▶ **TASK TO CARRY OUT**
Each line that holds the word "bodies" is to be identified and copied.

▶ **DATA PROVIDED**
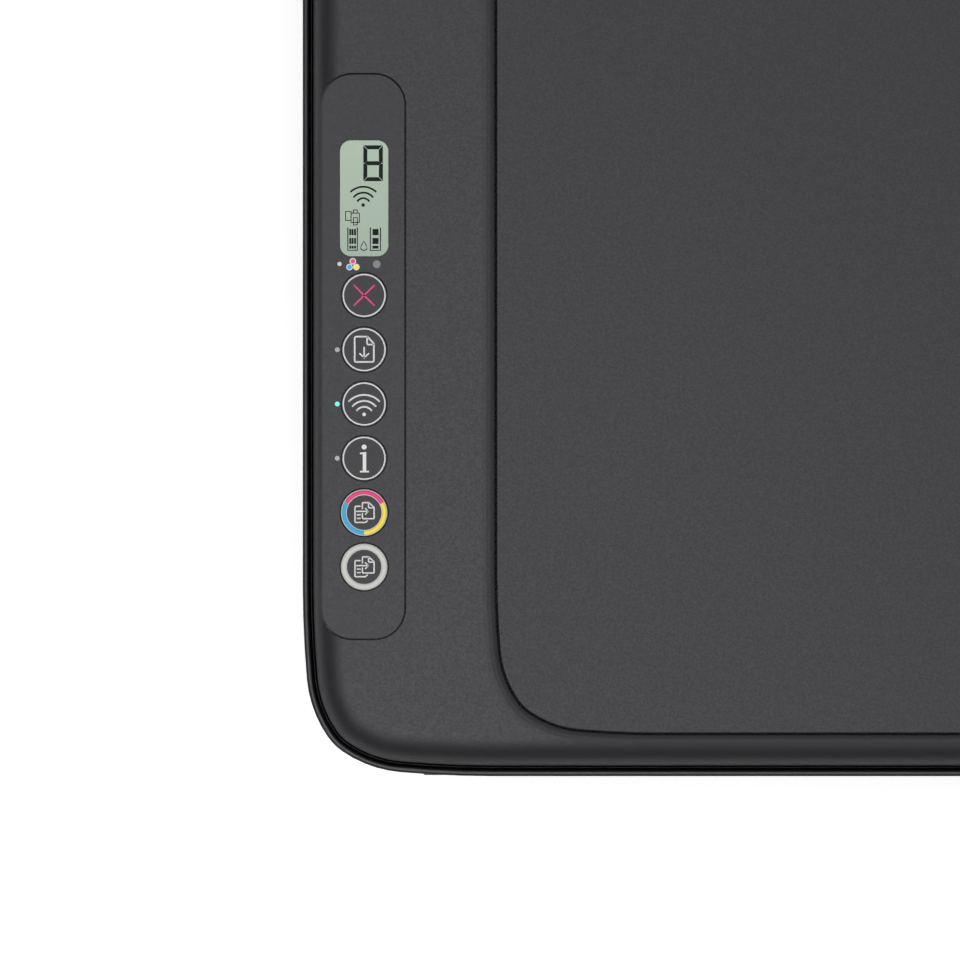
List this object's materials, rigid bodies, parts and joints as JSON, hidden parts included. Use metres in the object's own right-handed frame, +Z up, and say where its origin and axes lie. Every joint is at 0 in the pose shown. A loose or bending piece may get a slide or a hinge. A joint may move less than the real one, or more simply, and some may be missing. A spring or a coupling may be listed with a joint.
{
  "type": "inkjet printer",
  "caption": "Compact rounded all-in-one inkjet printer with a flush scanner lid, a side control panel, a rear paper flap and a pull-out front tray.",
  "frame": {"origin": "centre of the footprint's bounding box, on the surface the feet stand on", "axes": "+X to the user's right, +Y to the back, +Z up"},
  "size_m": [0.425, 0.304, 0.154],
  "materials": {
    "case_plastic": "fine texture",
    "pan_plastic": "fine texture",
    "lid_plastic": "fine texture",
    "panel_plastic": "satin",
    "key_plastic": "satin",
    "inner_plastic": "plain",
    "pale_plastic": "plain",
    "gear_plastic": "plain",
    "display_screen": "unlit liquid crystal",
    "light_lens": "clear",
    "circuit_board": "lacquered",
    "roller_rubber": "plain",
    "foot_rubber": "plain",
    "belt_rubber": "ribbed",
    "bright_steel": "ground",
    "sheet_steel": "galvanised",
    "motor_can": "plain",
    "bed_glass": "clear",
    "foam_white": "soft white backing"
  },
  "bodies": {
    "case": {"base_pan": "pan_plastic", "body_shell": "case_plastic", "rear_housing": "case_plastic", "rubber_feet": "foot_rubber", "case_screws": "bright_steel", "door_hinge_pins": "bright_steel", "power_supply": "inner_plastic", "power_inlet": "inner_plastic", "main_board": "circuit_board", "paper_chute": "inner_plastic", "side_plates": "sheet_steel", "platen": "inner_plastic", "feed_motor": "motor_can", "exit_guide": "inner_plastic", "chassis_rail": "sheet_steel", "guide_rod": "bright_steel", "carriage_motor": "motor_can", "carriage_belt": "belt_rubber", "service_base": "inner_plastic"},
    "print_carriage": {"carriage": "inner_plastic", "black_cartridge": "inner_plastic", "colour_cartridge": "inner_plastic"},
    "drive_pulley": {"carriage_pulley": "pale_plastic"},
    "idler_pulley": {"belt_idler": "pale_plastic"},
    "feed_shaft": {"feed_roller": "bright_steel", "feed_gear": "gear_plastic"},
    "pinion": {"motor_pinion": "gear_plastic"},
    "idler": {"idler_gear": "gear_plastic"},
    "output_shaft": {"output_roller": "roller_rubber", "output_gear": "gear_plastic"},
    "pinch_shaft": {"pinch_rollers": "inner_plastic"},
    "star_shaft": {"star_wheels": "bright_steel"},
    "pickup": {"pickup_roller": "roller_rubber"},
    "paper_guide": {"width_guide": "inner_plastic"},
    "tray": {"output_tray": "case_plastic"},
    "tray_extender": {"output_extender": "case_plastic"},
    "support_flap": {"paper_support": "case_plastic"},
    "power_key": {"power_button": "key_plastic"},
    "scanner": {"scanner_base": "inner_plastic", "scanner_frame": "case_plastic", "scanner_glass": "bed_glass", "control_panel": "panel_plastic", "display": "display_screen", "key_board": "circuit_board", "indicator_lights": "light_lens", "scan_rod": "bright_steel", "scan_belt": "belt_rubber", "scan_motor": "motor_can", "lid_hinge_pins": "bright_steel"},
    "scan_bar": {"scan_head": "inner_plastic"},
    "scan_drive": {"scan_pulley": "pale_plastic"},
    "lid": {"lid_cover": "lid_plastic", "lid_liner": "case_plastic", "lid_mat": "foam_white"},
    "cancel_key": {"cancel_button": "key_plastic"},
    "resume_key": {"resume_button": "key_plastic"},
    "wireless_key": {"wireless_button": "key_plastic"},
    "information_key": {"information_button": "key_plastic"},
    "colour_copy_key": {"colour_copy_button": "key_plastic"},
    "black_copy_key": {"black_copy_button": "key_plastic"}
  },
  "joints": [
    {"name": "scanner_lift", "type": "hinge", "parent": "case", "child": "scanner", "pos_m": [0, 0.1033, 0.1485], "axis": [-1, 0, 0], "range_deg": [0, 30]},
    {"name": "lid_hinge", "type": "hinge", "parent": "scanner", "child": "lid", "pos_m": [0, 0.092, 0.1492], "axis": [-1, 0, 0], "range_deg": [0, 80]},
    {"name": "support_flap_hinge", "type": "hinge", "parent": "case", "child": "support_flap", "pos_m": [0, 0.1365, 0.1482], "axis": [-1, 0, 0], "range_deg": [0, 107]},
    {"name": "tray_slide", "type": "slide", "parent": "case", "child": "tray", "axis": [0, -1, 0], "range_m": [0, 0.095]},
    {"name": "extender_slide", "type": "slide", "parent": "tray", "child": "tray_extender", "axis": [0, -1, 0], "range_m": [0, 0.07]},
    {"name": "guide_slide", "type": "slide", "parent": "case", "child": "paper_guide", "axis": [1, 0, 0], "range_m": [0, 0.111]},
    {"name": "power_press", "type": "slide", "parent": "case", "child": "power_key", "axis": [0, 1, 0], "range_m": [0, 0.0008], "stiffness_N_per_m": 500},
    {"name": "carriage_slide", "type": "slide", "parent": "case", "child": "print_carriage", "axis": [-1, 0, 0], "range_m": [0, 0.306]},
    {"name": "pulley_spin", "type": "hinge", "parent": "case", "child": "drive_pulley", "pos_m": [0.19, 0.036, 0.088], "axis": [0, 1, 0], "continuous": true},
    {"name": "belt_idler_spin", "type": "hinge", "parent": "case", "child": "idler_pulley", "pos_m": [-0.194, 0.036, 0.088], "axis": [0, 1, 0], "continuous": true},
    {"name": "feed_spin", "type": "hinge", "parent": "case", "child": "feed_shaft", "pos_m": [0, 0.022, 0.034], "axis": [1, 0, 0], "continuous": true},
    {"name": "pinion_spin", "type": "hinge", "parent": "case", "child": "pinion", "pos_m": [0, 0.04853, 0.02], "axis": [1, 0, 0], "continuous": true},
    {"name": "idler_spin", "type": "hinge", "parent": "case", "child": "idler", "pos_m": [0, -0.008, 0.03454], "axis": [1, 0, 0], "continuous": true},
    {"name": "output_spin", "type": "hinge", "parent": "case", "child": "output_shaft", "pos_m": [0, -0.034, 0.035], "axis": [1, 0, 0], "continuous": true},
    {"name": "pinch_spin", "type": "hinge", "parent": "case", "child": "pinch_shaft", "pos_m": [0, 0.024, 0.0437], "axis": [1, 0, 0], "continuous": true},
    {"name": "star_spin", "type": "hinge", "parent": "case", "child": "star_shaft", "pos_m": [0, -0.034, 0.0453], "axis": [1, 0, 0], "continuous": true},
    {"name": "pickup_spin", "type": "hinge", "parent": "case", "child": "pickup", "pos_m": [0, 0.08852, 0.06795], "axis": [1, 0, 0], "continuous": true},
    {"name": "scan_slide", "type": "slide", "parent": "scanner", "child": "scan_bar", "axis": [1, 0, 0], "range_m": [0, 0.28]},
    {"name": "scan_drive_spin", "type": "hinge", "parent": "scanner", "child": "scan_drive", "pos_m": [0.188, -0.006, 0.12], "axis": [0, 0, 1], "continuous": true},
    {"name": "cancel_press", "type": "slide", "parent": "scanner", "child": "cancel_key", "axis": [0, 0, -1], "range_m": [0, 0.0005], "stiffness_N_per_m": 400},
    {"name": "resume_press", "type": "slide", "parent": "scanner", "child": "resume_key", "axis": [0, 0, -1], "range_m": [0, 0.0005], "stiffness_N_per_m": 400},
    {"name": "wireless_press", "type": "slide", "parent": "scanner", "child": "wireless_key", "axis": [0, 0, -1], "range_m": [0, 0.0005], "stiffness_N_per_m": 400},
    {"name": "information_press", "type": "slide", "parent": "scanner", "child": "information_key", "axis": [0, 0, -1], "range_m": [0, 0.0005], "stiffness_N_per_m": 400},
    {"name": "colour_copy_press", "type": "slide", "parent": "scanner", "child": "colour_copy_key", "axis": [0, 0, -1], "range_m": [0, 0.0005], "stiffness_N_per_m": 400},
    {"name": "black_copy_press", "type": "slide", "parent": "scanner", "child": "black_copy_key", "axis": [0, 0, -1], "range_m": [0, 0.0005], "stiffness_N_per_m": 400}
  ],
  "couplings": [
    {"joint": "pinion_spin", "follows": "feed_spin", "ratio": -4},
    {"joint": "idler_spin", "follows": "feed_spin", "ratio": -4},
    {"joint": "output_spin", "follows": "feed_spin", "ratio": 1.2},
    {"joint": "pinch_spin", "follows": "feed_spin", "ratio": -1.7143},
    {"joint": "star_spin", "follows": "feed_spin", "ratio": -1.2},
    {"joint": "pulley_spin", "follows": "carriage_slide", "rad_per_m": 162.6},
    {"joint": "belt_idler_spin", "follows": "carriage_slide", "rad_per_m": 162.6},
    {"joint": "scan_drive_spin", "follows": "scan_slide", "rad_per_m": -194.17}
  ]
}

▶ **WORKED SOLUTION**
List this object's materials, rigid bodies, parts and joints as JSON, hidden parts included. Use metres in the object's own right-handed frame, +Z up, and say where its origin and axes lie. Every joint is at 0 in the pose shown. A loose or bending piece may get a slide or a hinge. A joint may move less than the real one, or more simply, and some may be missing. A spring or a coupling may be listed with a joint.
  "bodies": {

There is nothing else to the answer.